In: Accounting
please answer to Part 1 c
please show your work how to get that number and no hand writing plz thanks
Waterways Corporation is considering various business opportunities. It wants to make the best use of its production facilities to maximize income. This problem asks you to help Waterways do incremental analysis on these various opportunities.
Part 1 Waterways mass-produces a special connector unit that it normally sells for $3.90. It sells approximately 35,000 of these units each year. The variable costs for each unit are $2.30. A company in Canada that has been unable to produce enough of a similar connector to meet customer demand would like to buy 15,000 of these units at $2.60 per unit. The production of these units is near full capacity at Waterways, so to accept the offer from the Canadian company would require temporarily adding another shift to its production line. To do this would increase variable manufacturing costs by $0.30 per unit. However, variable selling costs would be reduced by $0.20 a unit. An irrigation company has asked for a special order of 2,000 of the connectors. To meet this special order, Waterways would not need an additional shift, and the irrigation company is willing to pay $3.10 per unit. Instructions Given the information above:
(a) What are the consequences of Waterways agreeing to provide the 15,000 units to the Canadian company? Would this be a wise “special order” to accept?
(b) Should Waterways accept the special order from the irrigation company?
(c) What would be the consequences of accepting both special orders?

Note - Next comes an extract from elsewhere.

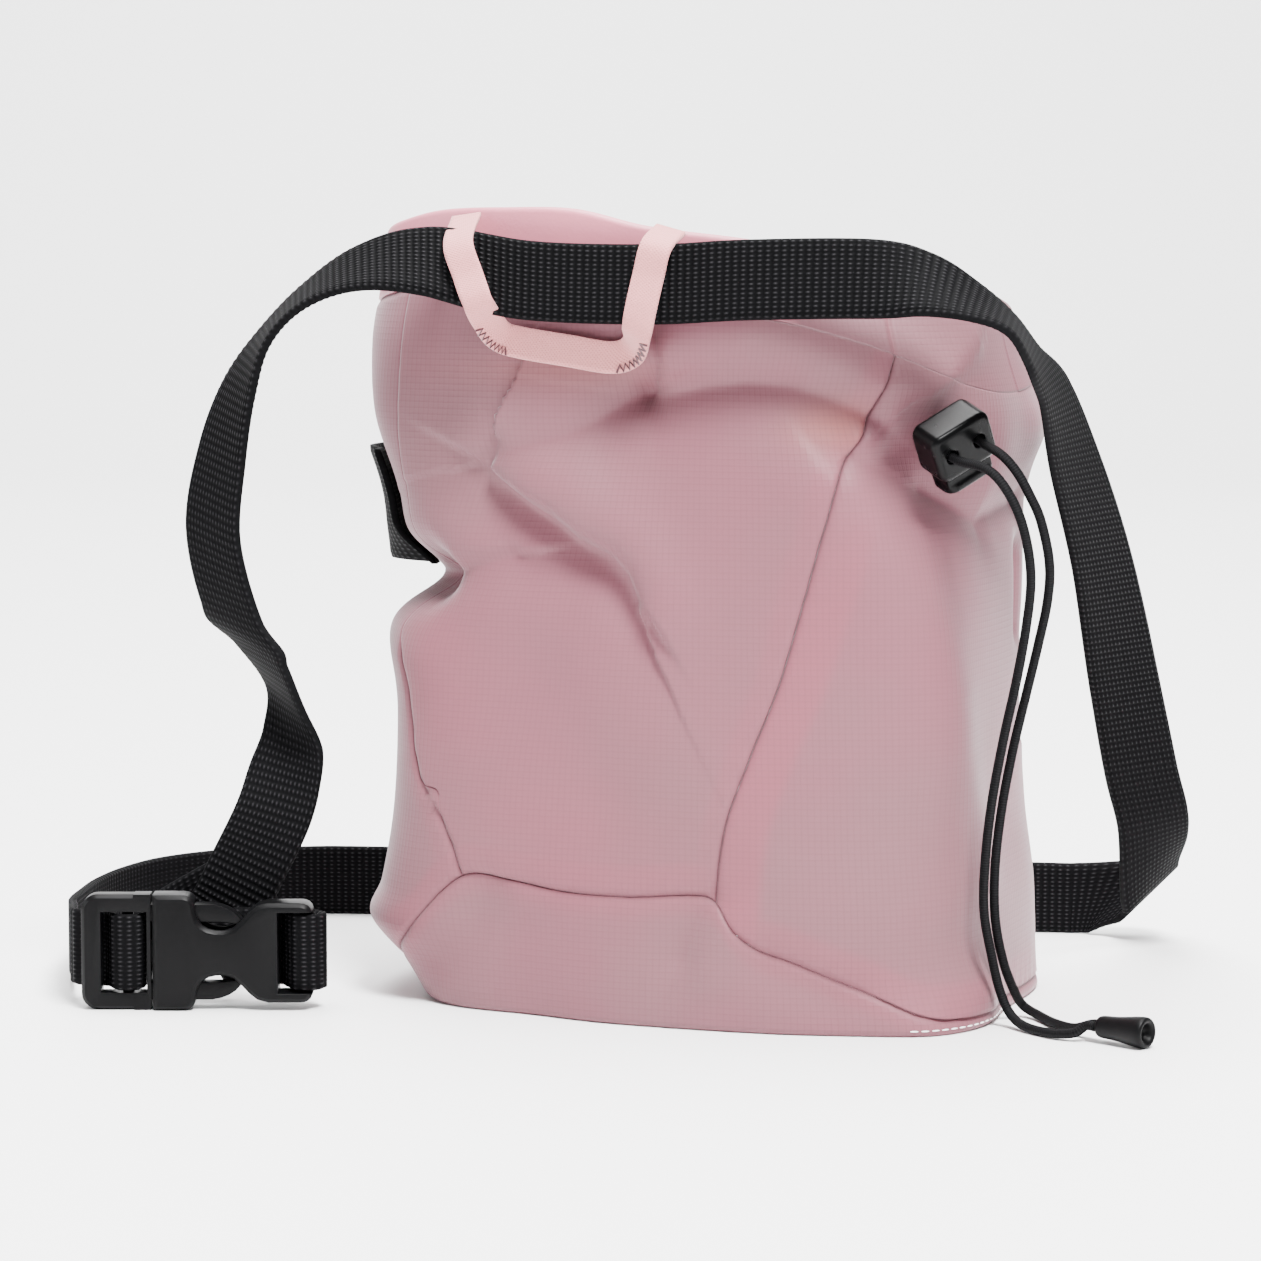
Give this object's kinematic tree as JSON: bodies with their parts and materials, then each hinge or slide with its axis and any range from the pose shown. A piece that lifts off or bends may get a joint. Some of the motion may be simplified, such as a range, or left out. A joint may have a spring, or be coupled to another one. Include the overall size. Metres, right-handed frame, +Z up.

a.If Company accept Canadian Co. Order
Particulars | ||
Present Condition | Additional Units | |
Sale (unit) | 35,000 | 15,000 |
Sale price/unit | 3.90 | 2.60 |
Sale amount | 136,500 | 39,000 |
Less: Variable Cost at Present Condition (2.30*35,000) Variable Cost For Additional Units (2.30 + 0.30)*15,000 |
(80,500) | (39,000) |
Add : Saving in Selling exp ('0.20*15,000) | 3,000 | |
Gross Profit | $56,000 | $3,000 |
Total Gross profit of the company will be 56,000+3,000 = $ 59,000. |
Hence Waterways should Accept the order because net income increase by $3,000
b.If Company accept Irrigation Order
Effect on income from order of irrigation company
= (unit Sale Price - Unit Variable Cost)* Sales Units
= (3.10 - 2.30)*2,000
= $1,600
Waterways should accept the offer from irrigation company since net income increase by $1,600
c.If Company accept Both Order
On Accepting both offers, Net Income Increase = $3,000+$1,600 =$4,600
Hence, Accepting both offers would increase net income by $4,600. So we can accept both the orders as both of it will increase the income of waterways corporation.